Rose controlled every aspect of their lives. They were notified in advance about political topics for conversation at the dinner table each night. Mass observance and praying the rosary were tightly monitored. School grades, report cards and IQ tests were analysed and acted on. If discipline was needed, the rod – or more often the coathanger – was not spared. When Joe had their daughter Rosemary lobotomised in 1941 without Rose’s consent, she vowed never to forgive Joe “for that awful operation”.
Yet she accepted his decision to have Rosemary institutionalised and the total ban on family visits. In the end neither Rose nor Joe was prepared to let anyone, including their own daughter, get in the way of their ambition to make the Kennedys the United States’ first family. Her later contribution to mental-health charitable work was one of the few outward signs of contrition on the subject.

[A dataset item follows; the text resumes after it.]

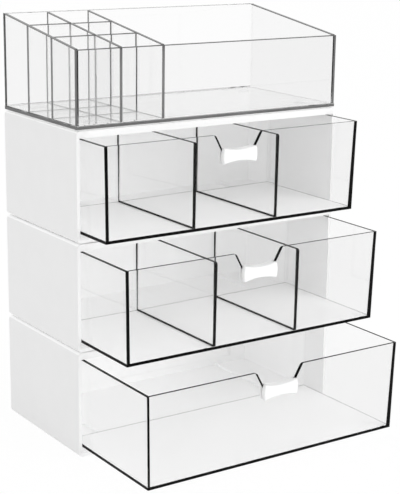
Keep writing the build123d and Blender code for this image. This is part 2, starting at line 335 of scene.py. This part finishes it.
# ---------------------------------------------------------------- pieces made from CAD nodes
def welded(node):
    """bmesh of a CAD node with its seams closed and its flat triangles joined into whole faces."""
    work = bmesh.new()
    work.from_mesh(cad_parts[node].data)
    bmesh.ops.remove_doubles(work, verts=work.verts, dist=WELD)
    bmesh.ops.dissolve_limit(work, angle_limit=SAME_PLANE, verts=work.verts, edges=work.edges)
    work.normal_update()
    return work


def cut(work, place, normal):
    """Split the faces of work along a plane."""
    everything = work.verts[:] + work.edges[:] + work.faces[:]
    bmesh.ops.bisect_plane(work, geom=everything, plane_co=place, plane_no=normal, dist=ON_CUT)


def push(work, chosen, shift):
    """Move the corners of the chosen faces."""
    corners = {corner for face in work.faces if chosen(face) for corner in face.verts}
    bmesh.ops.translate(work, verts=list(corners), vec=shift)


def edge_planes(work, directions):
    """Planes that part a sheet's margins of painted dark shade from the rest, from (direction, width)
    pairs.

    Each lies inside the outermost face that looks in its direction, by the width.
    """
    planes = []
    for direction, width in directions:
        facing = [face for face in work.faces if face.normal.dot(direction) > STEEP]
        outermost = max(facing, key=lambda face: face.calc_center_median().dot(direction))
        inside = outermost.calc_center_median() - outermost.normal * width
        planes.append((inside, outermost.normal.copy()))
    return planes


def beyond(centre, planes):
    """True outside any of the planes."""
    return any((centre - place).dot(outward) > 0 for place, outward in planes)


def finish_piece(work, node, body, materials, pick, marks=()):
    """Object from work that stands for node.

    Pick gives each face's material number, and marks pairs an attribute's name with each face's value.
    """
    work.normal_update()
    for face in work.faces:
        face.material_index = pick(face)
        face.smooth = False
    mesh = bpy.data.meshes.new(node)
    work.to_mesh(mesh)
    for material in materials:
        mesh.materials.append(material)
    for mark, value in marks:
        attribute = mesh.attributes.new(mark, "FLOAT", "FACE")
        attribute.data.foreach_set("value", [float(value(face)) for face in work.faces])
    work.free()
    piece = bpy.data.objects.new(node + "_piece", mesh)
    bpy.context.scene.collection.objects.link(piece)
    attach(piece, body)
    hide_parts(node)


def notch_slopes(work):
    """Planes that part the notch's margins of painted shade from the front, one for each side."""
    planes = {}
    for side, margin in NOTCH_MARGIN.items():
        slopes = [
            face for face in work.faces
            if face.normal.z > SLOPED and side * face.normal.x < -SLOPED
        ]
        slope = max(slopes, key=lambda face: face.calc_area())
        planes[side] = (slope.calc_center_median() - slope.normal * margin, slope.normal.copy())
    return planes


def make_drawer(name):
    """Clear tub with a frosted floor.

    Its rim and notch, the foot of its front and left side and its front corners get near-black painted
    shade, in place of the light that the clear walls lead away along their edges.
    """
    node = f"{name}_drawer"
    low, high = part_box(node)
    middle_y = (low.y + high.y) / 2
    rim = high.z - LUG_HEIGHT
    notch_floor = rim - NOTCH_DEPTH
    band_top = low.z + DRAWER_BAND
    strips = {LEFT: LEFT_STRIP[name], RIGHT: RIGHT_STRIP}
    work = welded(node)
    cut(work, (0, 0, band_top), UP)
    for side, strip in strips.items():
        corner = Vector((side * (high.x - strip), 0, high.z))
        cut(work, corner, (math.cos(DRAFT), 0, -side * math.sin(DRAFT)))
    cut(work, (0, 0, rim - RIM_MARGIN), UP)
    work.normal_update()
    slopes = notch_slopes(work)
    for place, outward in slopes.values():
        cut(work, place, outward)
    cut(work, (0, 0, notch_floor), UP)

    def pick(face):
        normal, centre = face.normal, face.calc_center_median()
        side = RIGHT if centre.x > 0 else LEFT
        at_front = centre.y < middle_y
        beside_notch = at_front and normal.y < -FLAT and centre.z > notch_floor
        at_notch = beside_notch and beyond(centre, [slopes[side]])
        on_rim = normal.z > SLOPED and centre.z > notch_floor - NOTCH_SLACK
        in_band = centre.z < band_top and (normal.x < -TURNED or normal.y < -TURNED)
        strip_edge = high.x - strips[side] - (high.z - centre.z) * math.tan(DRAFT)
        on_corner = at_front and normal.y < -TURNED and abs(centre.x) > strip_edge
        on_side = abs(normal.x) > FLAT and abs(centre.x) > high.x - DRAWER_WALL / 2
        under_rim = on_side and centre.z > rim - RIM_MARGIN
        return int(on_rim or in_band or on_corner or under_rim or at_notch)

    def on_back_wall(face):
        return abs(face.normal.y) > FLAT and face.calc_center_median().y > middle_y

    def shine(face):
        return BACK_SHINE if on_back_wall(face) else SHEET_SHINE

    def tint(face):
        return BACK_TINT if on_back_wall(face) else DRAWER_TINT

    def frost(face):
        on_floor = face.normal.z > FLAT and face.calc_center_median().z < band_top
        return FROST if on_floor else 0

    finish_piece(
        work, node, f"{name}_drawer_body", (drawer_clear, painted_drawer_shade), pick,
        (("shine", shine), ("tint", tint), ("frost", frost)),
    )


def make_panel(node, body, materials, end_margin, top_margin, foot_margin):
    """Clear panel bonded at both ends and along its foot, with painted dark shade on its narrow faces
    and margins.

    Materials are the clear one, the painted shade of its ends and top, and the painted shade of its
    foot.
    """
    low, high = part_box(node)
    along_y = high.y - low.y > high.x - low.x
    axis, side = Vector((1, 0, 0)), Vector((0, 1, 0))
    if along_y:
        axis, side = side, axis
    work = welded(node)
    ends_and_top = edge_planes(work, ((axis, end_margin), (-axis, end_margin), (UP, top_margin)))
    foot = edge_planes(work, ((-UP, foot_margin),))
    for outward in (axis, -axis, -UP):
        push(work, lambda face: face.normal.dot(outward) > FLAT, outward * SEAT)
    for place, outward in ends_and_top + foot:
        cut(work, place, outward)

    def pick(face):
        centre = face.calc_center_median()
        if beyond(centre, ends_and_top) or face.normal.z > STEEP:
            return 1
        narrow = abs(face.normal.dot(side)) < FLAT
        return 2 if narrow or beyond(centre, foot) else 0

    finish_piece(work, node, body, materials, pick)


def bevel_tray_corners(work, outer_y, outer_x):
    """Break a front or back wall's upright outer edges."""
    corners = [
        edge for edge in work.edges
        if all(
            abs(end.co.y - outer_y) < ON_PLANE and abs(abs(end.co.x) - outer_x) < ON_PLANE
            for end in edge.verts
        )
    ]
    bmesh.ops.bevel(work, geom=corners, offset=CORNER_BEVEL, segments=1, affect="EDGES")


def make_tray_sheet(node):
    """Clear sheet of the tray's shell, joined without a visible seam, with painted grey shade on its
    outer edges.
    """
    low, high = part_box(node)
    shell_low, shell_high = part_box("tray_floor")
    inner_low = shell_low + Vector((TRAY_WALL, TRAY_WALL, TRAY_FLOOR))
    inner_high = shell_high - Vector((TRAY_WALL, TRAY_WALL, 0))
    is_floor = node == "tray_floor"
    is_back = node == "tray_back_wall"
    runs_back = high.y - low.y > high.x - low.x
    work = welded(node)
    planes = []
    if not (is_floor or is_back):
        planes = edge_planes(work, ((UP, TRAY_WALL_TOP),))
    if not is_floor:
        push(work, lambda face: face.normal.z < -FLAT, UP * BOND_GAP)
        if runs_back:
            push(work, lambda face: face.normal.y > FLAT, Vector((0, -BOND_GAP, 0)))
            push(work, lambda face: face.normal.y < -FLAT, Vector((0, BOND_GAP, 0)))
        else:
            bevel_tray_corners(work, shell_low.y if low.y < 0 else shell_high.y, shell_high.x)
    for place, outward in planes:
        cut(work, place, outward)
    if is_floor or not runs_back:
        cut(work, (inner_low.x, 0, 0), (1, 0, 0))
        cut(work, (inner_high.x, 0, 0), (1, 0, 0))
    if is_floor:
        cut(work, (0, inner_low.y, 0), (0, 1, 0))
        cut(work, (0, inner_high.y, 0), (0, 1, 0))
        cut(work, (0, 0, shell_low.z + TRAY_BAND), UP)

    def pick(face):
        normal, centre = face.normal, face.calc_center_median()
        if is_floor:
            outward = normal.x < -FLAT or normal.y < -FLAT
            return int(outward and centre.z < shell_low.z + TRAY_BAND)
        if is_back:
            return 0
        at_corner = abs(normal.x) > TURNED and not runs_back
        front_strip = normal.y < -FLAT and centre.x > inner_high.x and not runs_back
        return int(normal.z > STEEP or at_corner or front_strip or beyond(centre, planes))

    def bonded(face):
        normal, centre = face.normal, face.calc_center_median()
        beside = not inner_low.x < centre.x < inner_high.x
        before = not inner_low.y < centre.y < inner_high.y
        if is_floor:
            return normal.z > FLAT and (beside or before)
        if normal.z < -FLAT:
            return True
        if runs_back:
            return abs(normal.y) > FLAT
        inward = normal.y if centre.y < 0 else -normal.y
        return inward > FLAT and beside

    clear = tray_pale if is_floor or is_back else tray_clear
    finish_piece(
        work, node, "tray_body", (clear, painted_tray_shade), pick, (("bond", bonded),)
    )


def dress(node, material):
    """Give a CAD node that stays in sight its material."""
    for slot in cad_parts[node].material_slots:
        slot.material = material


for unit in UNITS:
    make_drawer(unit)
    dress(f"{unit}_casing", casing_white)
    dress(f"{unit}_drawer_pull", pull_white)
for node, material in (
    ("lower_stacking_studs", stud_white),
    ("upper_stacking_studs", stud_white),
    ("tray_pads", pad_milky),
):
    dress(node, material)
for unit in UNITS[1:]:      # the bottom drawer has no dividers
    for side in ("left", "right"):
        make_panel(
            f"{unit}_drawer_{side}_divider", f"{unit}_drawer_body",
            (divider_clear, painted_drawer_shade, painted_drawer_shade), DIVIDER_END, DIVIDER_TOP, DIVIDER_FOOT,
        )
for node in (
    "tray_left_column_partition",
    "tray_right_column_partition",
    "tray_front_cross_partition",
    "tray_back_cross_partition",
):
    make_panel(
        node, "tray_body",
        (partition_clear, painted_partition_shade, painted_partition_foot_shade),
        PARTITION_END, PARTITION_TOP, PARTITION_FOOT,
    )
for node in ("tray_floor", "tray_front_wall", "tray_back_wall", "tray_left_wall", "tray_right_wall"):
    make_tray_sheet(node)


# ---------------------------------------------------------------- studio
def seen_directly(tree, share):
    """Socket that is share for rays from the camera, a mirror or through clear plastic, else 0."""
    path = tree.nodes.new("ShaderNodeLightPath")
    seen = math_node(
        tree, "MAXIMUM", path.outputs["Is Camera Ray"], path.outputs["Is Glossy Ray"]
    )
    seen = math_node(tree, "MAXIMUM", seen, path.outputs["Is Transmission Ray"])
    return math_node(tree, "MULTIPLY", seen, share)


def add_floor():
    """Plain pale floor that shows white and keeps a soft shadow."""
    mesh = bpy.data.meshes.new("studio_floor")
    corners = [
        (x * FLOOR_REACH, y * FLOOR_REACH, 0) for x, y in ((-1, -1), (1, -1), (1, 1), (-1, 1))
    ]
    mesh.from_pydata(corners, [], [(0, 1, 2, 3)])
    floor = bpy.data.objects.new("studio_floor", mesh)
    floor.location.z = -FLOOR_DROP
    bpy.context.scene.collection.objects.link(floor)
    material, tree, output = new_material("studio_floor")
    paper = tree.nodes.new("ShaderNodeBsdfDiffuse")
    paper.inputs["Color"].default_value = grey(FLOOR_PAPER)
    white = tree.nodes.new("ShaderNodeEmission")
    white.inputs["Color"].default_value = grey(1.0)
    both = mix_shaders(tree, seen_directly(tree, FLOOR_WHITE), paper.outputs[0], white.outputs[0])
    tree.links.new(both, output.inputs["Surface"])
    mesh.materials.append(material)


def add_world():
    """Even white surround that lights the object a little less than it shows."""
    world = bpy.data.worlds.new("studio")
    world.use_nodes = True
    tree = world.node_tree
    tree.nodes.clear()
    output = tree.nodes.new("ShaderNodeOutputWorld")
    lit = tree.nodes.new("ShaderNodeBackground")
    lit.inputs["Strength"].default_value = WORLD_LIGHT
    shown = tree.nodes.new("ShaderNodeBackground")
    for background in (lit, shown):
        background.inputs["Color"].default_value = grey(1.0)
    both = mix_shaders(tree, seen_directly(tree, 1.0), lit.outputs[0], shown.outputs[0])
    tree.links.new(both, output.inputs["Surface"])
    bpy.context.scene.world = world


def add_softbox():
    """Large square lamp at the front right that no mirror or clear sheet shows."""
    lamp = bpy.data.lights.new("front_softbox", "AREA")
    lamp.energy = SOFTBOX_POWER
    lamp.size = SOFTBOX_SIZE
    holder = bpy.data.objects.new("front_softbox", lamp)
    bpy.context.scene.collection.objects.link(holder)
    holder.visible_glossy = False
    holder.visible_transmission = False
    holder.location = SOFTBOX_PLACE
    holder.rotation_mode = "QUATERNION"
    holder.rotation_quaternion = (SOFTBOX_AIM - SOFTBOX_PLACE).to_track_quat("-Z", "Y")


scene = bpy.context.scene
scene.view_settings.view_transform = "Standard"
# clear sheets stand one behind another, and the white casings' insides pass light on many times
scene.cycles.max_bounces = 24
scene.cycles.transmission_bounces = 20
scene.cycles.glossy_bounces = 16
scene.cycles.diffuse_bounces = 12
scene.cycles.transparent_max_bounces = 64
scene.cycles.caustics_reflective = False
scene.cycles.caustics_refractive = False

add_camera()
add_floor()
add_world()
add_softbox()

Barbara Perry's biography of Rose Kennedy follows hard on the heels of The Patriarch , David Nasaw's outstanding life of Joseph P Kennedy. Perry's work is an important companion to that book even though Rose Kennedy turns out to have few secrets she was prepared to spill. The John F Kennedy Presidential Library and Museum opened the 300 or so boxes of her papers in 2006, but they do not give away much about Rose's inner life. At times she kept a meticulous diary, but it was exclusively directed outwards. "No superficial detail eluded her observation," Perry notes. "No notable persons – heads of state and government, lords and ladies, dukes and duchesses, ambassadors and their wives, star athletes, Hollywood stars – escaped her all-seeing eye. She noted clothing, hairstyle, makeup, facial characteristics, hair color (or lack of locks in the case of men), height, weight, posture, demeanor, accent, religion, and intellect."
These observations included on her own children – were they getting too chubby? – and her own figure, of which she was inordinately proud. “She especially enjoyed preserving press photographs of herself,” Perry notes acidly at one point.
The author’s occasional sideswipes help balance other moments that can border on the fawning. (“Newspaper portraits of Rose and the queen reveal Mrs Kennedy as the more attractive woman,” Perry gushes of a trip to Buckingham Palace in 1938.)
Challenge to the prevailing view
Yet, if sometimes overtaken by her subject, Perry does an effective job of challenging the prevailing view of Rose as nothing more than a despised wife and irrelevant mother. She cannot, of course, unmake the judgment of John F Kennedy, who, when asked in 1962 about his family's success by the presidential adviser and historian Arthur Schlesinger jnr, said, "Well, no one can say that it was due to my mother."
But when Jack and then Bobby were assassinated, and their father was incapacitated by a stroke, it was Rose who held the family together. She came to represent the Kennedys to the world, particularly after Jacqueline married the Greek shipping tycoon, Aristotle Onassis. Rose remains unknowable and, in this telling, even somewhat unlikeable, but Perry shows us that there was a dignity in the stoicism that seems even more admirable today when any excuse to emote in public will do.
The rule was that Kennedys don’t cry, and Rose lived by it. Whether she kept to that principle after closing the door at night and dutifully saying her rosary is surely more doubtful. But Rose Kennedy’s self-control was the reason that she was able to say “Yes, Mr President” at the moment her country asked it of her on that terrible day in November 1963.